Initiating and monitoring the evolution of single electrons within atom-defined structures

TL;DR

This paper demonstrates precise control and monitoring of single-electron charge states within atomically engineered silicon structures using non-contact atomic force microscopy, enabling site-specific manipulation without applied bias.

Contribution

It introduces a bias-free, mechanically based method for single-electron control in atom-defined structures, advancing atomic-scale charge manipulation techniques.

Findings

Achieved stable charge configurations at 4.5 K for seconds

Demonstrated control over charge states of up to six-atom structures

Identified short-range forces responsible for charge switching

Abstract

Using a non-contact atomic force microscope we track and manipulate the position of single electrons confined to atomic structures engineered from silicon dangling bonds (DBs) on the hydrogen terminated silicon surface. By varying the probe-sample separation we mechanically manipulate the equilibrium position of individual surface silicon atoms and use this to directly switch the charge state of individual DBs. Because this mechanism is based on short range interactions and can be performed without applied bias voltage, we maintain both site-specific selectivity and single-electron control.
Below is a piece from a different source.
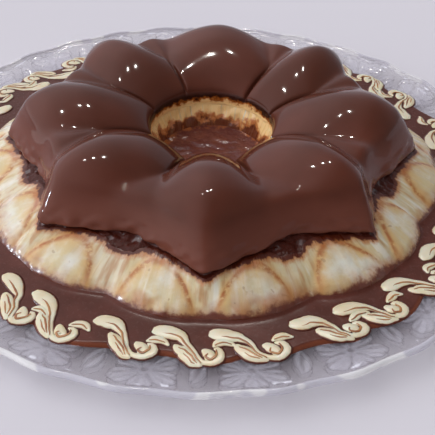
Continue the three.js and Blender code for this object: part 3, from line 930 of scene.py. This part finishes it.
def piped_scrolls(name, strokes, lay, finish):
    """The strokes of one scroll, repeated round the pool as flat ridges."""
    extra, lift, rise = lay
    level = SAUCE_LEVEL + lift
    sizes = {
        "Scrolls": SCROLLS,
        "Drift": SCROLL_DRIFT,
        "Level": level * MM,
        "Extra": extra * MM,
        "Rise": rise,
        "Wander": 6.0 * MM,
        "Rings": 30,
        "Sides": 10,
        "Finish": finish,
    }
    board, size = geometry_board(name + "_form", sizes)
    profile = board.add("GeometryNodeCurvePrimitiveCircle", None,
                        {"Resolution": size["Sides"], "Radius": 1.0})[0]
    at = board.parts(board.add("GeometryNodeInputPosition")[0])
    ridge = {
        "Curve": scroll_lines(board, size),
        "Profile Curve": board.store(profile, "across", at["X"]),
        "Scale": board.stored("half_width") * MM + size["Extra"],
        "Fill Caps": True,
    }
    body = board.add("GeometryNodeCurveToMesh", None, ridge)[0]
    above = (at["Z"] - size["Level"]) / MM
    height = above.math("ABSOLUTE") ** 0.5 * above.math("SIGN") * size["Rise"] * MM
    reach = (at["X"] * at["X"] + at["Y"] * at["Y"]).math("SQRT")
    start, end = (radius * MM for radius in SCROLL_FALL_ZONE)
    height = size["Level"] + height - board.step(reach, start, end) * SCROLL_FALL * MM
    flattened = board.add("ShaderNodeCombineXYZ", None, {"X": at["X"], "Y": at["Y"], "Z": height})
    body = board.add("GeometryNodeSetPosition", None,
                     {"Geometry": body, "Position": flattened[0]})[0]
    board.end_form(body, size["Finish"])

    points, edges, widths = [], [], []
    for stroke in strokes:
        for k, (along, out, half) in enumerate(stroke):
            turned = -math.pi / 2 + along / SCROLL_MIDDLE
            radius = SCROLL_MIDDLE + out
            if k:
                edges.append((len(points) - 1, len(points)))
            points.append((radius * math.cos(turned), radius * math.sin(turned), level))
            widths.append(half)
    return grow(name, points, edges, {"half_width": widths}, board, sizes)


# ---- Glass plate

def plate_profile():
    """Half the plate's outline from the middle of its foot round the rim to the middle of the
    well: radius, height and depth of the pressed relief at each point."""
    profile = [(r, 0.0, 0.0) for r in np.linspace(0, PLATE_FOOT, 4)]
    for r in np.linspace(PLATE_FOOT + 2, UNDERSIDE_RADII[-1], 34):
        z = np.interp(r, UNDERSIDE_RADII, UNDERSIDE_LEVELS)
        pressed = smooth(r, *RELIEF_START) * (1 - smooth(r, *RELIEF_END))
        profile.append((r, z, RELIEF_UNDER * pressed))
    for turn in np.radians(np.linspace(-60, 150, 12)):
        r = PLATE_RADIUS - RIM_ROUND + RIM_ROUND * math.cos(turn)
        profile.append((r, RIM_LEVEL + RIM_ROUND * math.sin(turn), 0.0))
    for r in np.linspace(RELIEF_FADE[1], WELL_RADIUS + 1, 50):
        profile.append((r, plate_top(r), RELIEF_OVER * (1 - smooth(r, *RELIEF_FADE))))
    return profile + [(r, plate_top(r), 0.0) for r in np.linspace(WELL_RADIUS - 1, 0, 5)]


def pressed_flowers(board, size, radius, spot):
    """The relief's height where round flowers of six petals stand, one at each whole spot."""
    near = (spot + 0.5).math("FRACT") - 0.5
    along = near * (2 * math.pi) / size["Flowers"] * size["Flower Middle"]
    out = radius - size["Flower Middle"]
    span = (along * along + out * out).math("SQRT") / size["Flower Size"]
    bearing = along.math("ARCTAN2", out)
    petal = (bearing * 3.0).math("COSINE").math("ABSOLUTE")
    border = 0.5 + 0.5 * petal ** 0.5
    petals = board.step(span / border, 1.0, 0.82) * (0.55 + 0.45 * petal)
    ribs = 0.4 * (bearing * 18.0).math("COSINE") * board.step(span, 0.25, 0.5)
    boss = board.step(span, 0.22, 0.14) * 0.5
    return petals * (1.0 + ribs) * board.step(span, 0.02, 0.25) + boss


def pressed_leaves(board, size, radius, spot):
    """The relief's height where a leaf leans over between two flowers."""
    near = spot.math("FRACT") - 0.5
    along = near * (2 * math.pi) / size["Flowers"] * size["Flower Middle"] / MM
    out = radius / MM - LEAF_MIDDLE - along * 0.9
    width = LEAF_HALF_WIDTH * (1.0 - (out / LEAF_HALF_LENGTH) ** 2.0).math("MAXIMUM", 0.001)
    span = (along + out * 0.25).math("ABSOLUTE") / width
    return board.step(span, 1.0, 0.7) * (0.45 + 0.4 * board.step(span, 0.0, 0.35))


def zone(board, radius, start, full, still_full=None, end=None):
    """1 from the full radius on, and 0 again past the end where there is one."""
    inside = board.step(radius, start * MM, full * MM)
    if end is None:
        return inside
    return inside * board.step(radius, end * MM, still_full * MM)


def glass_plate(finish):
    profile = plate_profile()
    sizes = {
        "Rows": len(profile),
        "Columns": PLATE_COLUMNS,
        "Waves": PLATE_WAVES,
        "Wave": PLATE_WAVE * MM,
        "Flowers": FLOWERS,
        "Flower Middle": FLOWER_MIDDLE * MM,
        "Flower Size": FLOWER_SIZE * MM,
        "Glass": finish,
    }
    board, size = geometry_board("pressed_plate", sizes)
    grid = {
        "Size X": 1.0,
        "Size Y": 1.0,
        "Vertices X": size["Rows"],
        "Vertices Y": size["Columns"] + 1.0,
    }
    body = board.add("GeometryNodeMeshGrid", None, grid)[0]
    position = board.add("GeometryNodeInputPosition")[0]
    at = board.parts(position)
    row = ((at["X"] + 0.5) * (size["Rows"] - 1.0)).math("ROUND")

    def on_profile(value, kind):
        values = {"Geometry": size["Geometry"], "Value": value, "Index": row}
        settings = {"data_type": kind, "domain": "POINT"}
        return board.add("GeometryNodeSampleIndex", settings, values)[0]

    outline = board.parts(on_profile(position, "FLOAT_VECTOR"))
    depth = on_profile(board.stored("relief"), "FLOAT")
    radius = outline["X"]
    angle = (at["Y"] + 0.5) * 2 * math.pi
    reach = (radius - WAVE_START * MM) / ((PLATE_RADIUS - WAVE_START) * MM)
    swing = (angle * size["Waves"]).math("COSINE")
    wave = size["Wave"] * reach.math("MAXIMUM", 0.0) * swing

    spot = angle * size["Flowers"] / (2 * math.pi)
    leaves = pressed_leaves(board, size, radius, spot)
    pressed = pressed_flowers(board, size, radius, spot).math("MAXIMUM", leaves)
    body = board.store(body, "pressed", pressed * zone(board, radius, *FLOWER_ZONE))
    body = board.store(body, "rim", zone(board, radius, *RIM_ZONE))
    body = board.store(body, "painted_glint_ring", zone(board, radius, *GLINT_RING_ZONE))

    wavy = radius + wave
    turned = board.add("ShaderNodeCombineXYZ", None, {
        "X": wavy * angle.math("COSINE"),
        "Y": wavy * angle.math("SINE"),
        "Z": outline["Z"] + wave * WAVE_LIFT + depth * pressed * MM,
    })[0]
    body = board.add("GeometryNodeSetPosition", None, {"Geometry": body, "Position": turned})[0]
    body = board.add("GeometryNodeMergeByDistance", None,
                     {"Geometry": body, "Distance": 0.01 * MM})[0]
    body = board.add("GeometryNodeFlipFaces", None, {"Mesh": body})[0]
    board.end_form(body, size["Glass"])

    points = [(r, 0.0, z) for r, z, _ in profile]
    edges = [(k, k + 1) for k in range(len(points) - 1)]
    relief = [depth for _, _, depth in profile]
    return grow("glass_plate", points, edges, {"relief": relief}, board, sizes)


# ---- Stage, lights and camera

TABLE_HALF = 3.0              # metres, as are the lamps' places
WINDOW_PLACE = (-1.95, -0.25, 0.3)
LAMP_PLACES = ((-0.34, 0.55, 1.6), (-0.06, 0.80, 1.6), (0.16, 0.95, 1.6))
BRIGHT_SIDE = (-0.93, 0.28, 0.24)
DIM_SKY = (0.31, 0.30, 0.30, 1.0)
BRIGHT_SKY = (2.2, 2.2, 2.3, 1.0)
LOW_SKY = (0.52, 0.51, 0.58, 1.0)


def add_table(finish):
    mesh = bpy.data.meshes.new("table_top")
    corners = [(x * TABLE_HALF, y * TABLE_HALF, 0) for x, y in ((-1, -1), (1, -1), (1, 1), (-1, 1))]
    mesh.from_pydata(corners, [], [(0, 1, 2, 3)])
    mesh.materials.append(finish)
    new_object("table_top", mesh)


def add_light(name, place, size, power, tint):
    """A round light aimed at the plate, which shows in reflections alone."""
    lamp = bpy.data.lights.new(name, "AREA")
    lamp.shape = "DISK"
    lamp.size = size
    lamp.energy = power
    lamp.color = tint
    light = new_object(name, lamp)
    light.location = place
    light.rotation_euler = Vector(place).to_track_quat("Z", "Y").to_euler()
    light.visible_diffuse = False


def add_world():
    """A soft room: bright toward the window, dim away from it and overhead."""
    world = bpy.data.worlds.new("studio")
    bpy.context.scene.world = world
    world.use_nodes = True
    board = Board(world.node_tree)
    board.tree.nodes.clear()
    direction = board.add("ShaderNodeTexCoord")["Generated"]
    at = board.parts(direction)
    toward = board.add("ShaderNodeVectorMath", {"operation": "DOT_PRODUCT"},
                       {0: direction, 1: BRIGHT_SIDE})["Value"]
    sky = board.colour(board.step(toward, -0.1, 1.0), DIM_SKY, BRIGHT_SKY)
    low = board.step(at["Z"], 0.85, 0.2) * board.step(at["Y"], 0.1, 0.8)
    sky = board.colour(low * 0.75, sky, LOW_SKY)
    shine = board.add("ShaderNodeBackground", None, {"Color": sky, "Strength": 1.0})
    board.add("ShaderNodeOutputWorld", None, {"Surface": shine[0]})


def add_camera():
    camera_data = bpy.data.cameras.new("camera")
    camera_data.lens = CAMERA_LENS
    camera_data.sensor_width = 36.0
    camera = new_object("camera", camera_data)
    camera.matrix_world = (
        Matrix.Translation([v * MM for v in CAMERA_PLACE])
        @ Matrix.Rotation(math.radians(-CAMERA_YAW), 4, "Z")
        @ Matrix.Rotation(math.radians(90 - CAMERA_PITCH), 4, "X")
        @ Matrix.Rotation(math.radians(CAMERA_ROLL), 4, "Z")
    )
    bpy.context.scene.camera = camera


# ---- Assembly

chocolate = new_finish("chocolate_gloss", chocolate_sockets)
custard = new_finish("custard_cream", custard_sockets)
sauce = new_finish("chocolate_sauce_wet", sauce_sockets)
hole_sauce = new_finish("hole_sauce_wet", hole_sauce_sockets)
cream = new_finish("piped_cream", cream_sockets)
syrup = new_finish("dark_syrup", plain_sockets("6a3020", "54241a"))
caramel = new_finish("caramel_streak", plain_sockets("b27a45", "8f5530"))
glass = new_finish("pressed_glass", glass_sockets)
table_paint = new_finish("pale_table", table_sockets)

made = (
    (chocolate_crown(chocolate), "chocolate_layer", "chocolate"),
    (custard_layer(custard), "custard_layer", "custard"),
    (hole_pool(hole_sauce), "hole_sauce", "hole_sauce"),
    (sauce_pool(sauce), "chocolate_sauce", "sauce"),
    (piped_scrolls("scroll_edges", CREAM_STROKES, EDGE_LAY, syrup), "chocolate_sauce", "sauce"),
    (piped_scrolls("cream_scrolls", CREAM_STROKES, CREAM_LAY, cream), "chocolate_sauce", "sauce"),
    (piped_scrolls("caramel_veins", VEIN_STROKES, VEIN_LAY, caramel), "chocolate_sauce", "sauce"),
    (glass_plate(glass), "plate", "plate_glass"),
)
for piece, node, slot in made:
    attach(piece, "root")
    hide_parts(node)

add_table(table_paint)
add_world()
add_light("window", WINDOW_PLACE, 0.14, 16.0, (0.75, 0.87, 1.0))
for number, lamp_place in enumerate(LAMP_PLACES):
    add_light(f"lamp_{number}", lamp_place, 0.024, 5.0, (1.0, 0.95, 0.88))
add_camera()
bpy.context.scene.view_settings.view_transform = "Standard"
We extract the short range forces involved with this mechanism by subtracting the long range forces acquired on a dimer vacancy site. As a result of relaxation of the silicon lattice to accommodate negatively charged DBs we observe charge configurations of DB structures that remain stable for many seconds at 4.5 K. Subsequently we use charge manipulation to directly prepare the ground state and metastable charge configurations of DB structures composed of up to six atoms.